If drug trafficking spawned the cartels, corruption was the mid-wife. And the "godfather" was the corrupt former Mexican judicial federal police agent, Miguel Angel Felix Gallardo. El Padrino (Godfather) had also been the body guard for the governor of Sinaloa and with the governors assistance he gained favor with the Sinaloan drug lord Pedro Aviles, who controlled territory stretching from Sinaloa to Chihuahua and the Texas border.
In September of 1978, Aviles was killed by Mexican federal police. Sinaloa had been the drug smugglers' marijuana and opium heaven since the roaring '20s. At the time, 10,000 Mexican soldiers were all over the state spraying the crop-destroying herbicide paraquat on the cash crops in Sinaloa, Durango and Chihuahua. "Operation Condor," as it was known, was supported by American aircraft.

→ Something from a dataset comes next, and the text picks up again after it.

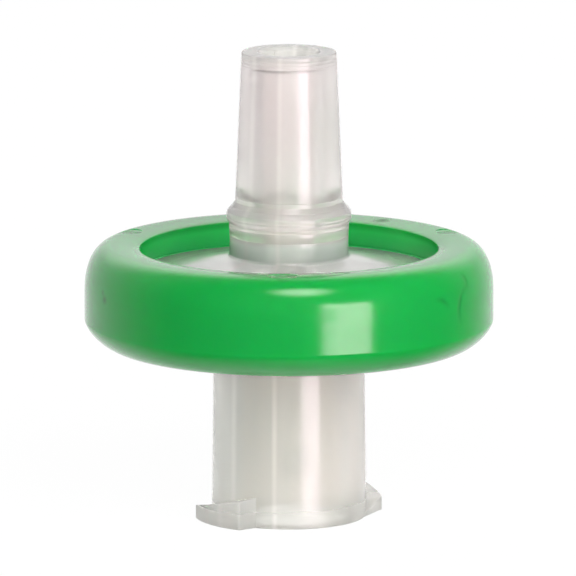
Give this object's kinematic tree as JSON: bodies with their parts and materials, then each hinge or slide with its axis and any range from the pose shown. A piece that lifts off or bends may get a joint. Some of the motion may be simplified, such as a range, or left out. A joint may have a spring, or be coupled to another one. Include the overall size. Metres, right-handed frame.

El Padrino and fellow drug lords Rafael "Numero Uno" Caro Quintero and Ernesto "Don Neto" Fonseca relocated their operation to Guadalajara. The organization they founded became known as the Guadalajara Cartel. El Padrino had developed a close association with a Honduran cocaine supplier with ties to the King of Cocaine, Pablo Escobar, and the Columbian Medellin Cartel. This man, Juan Ramon Matta Ballesteros, provided the Guadalajara Cartel with abundant supplies of drugs from Colombia.
By the mid 1980s, the Guadalajara Cartel was smuggling two tons of cocaine a month into the U.S., according to DEA estimates. With his $30 million a month income, El Padrino Felix invested in tourist investments in Hermosillo and Puerto Vallarta.
But in November of 1984, the cartel took a $2 billion dollar loss when Mexican Federal Police, in cooperation with the U.S. Drug Enforcement Agency, raided Numero Uno Caro Quintero's property in Chihuahua and destroyed 10,000 tons of marihuana. This raid was part of the DEA's "Operation Godfather" which was headed by Special Agent Enrique "Kiki" Camarena.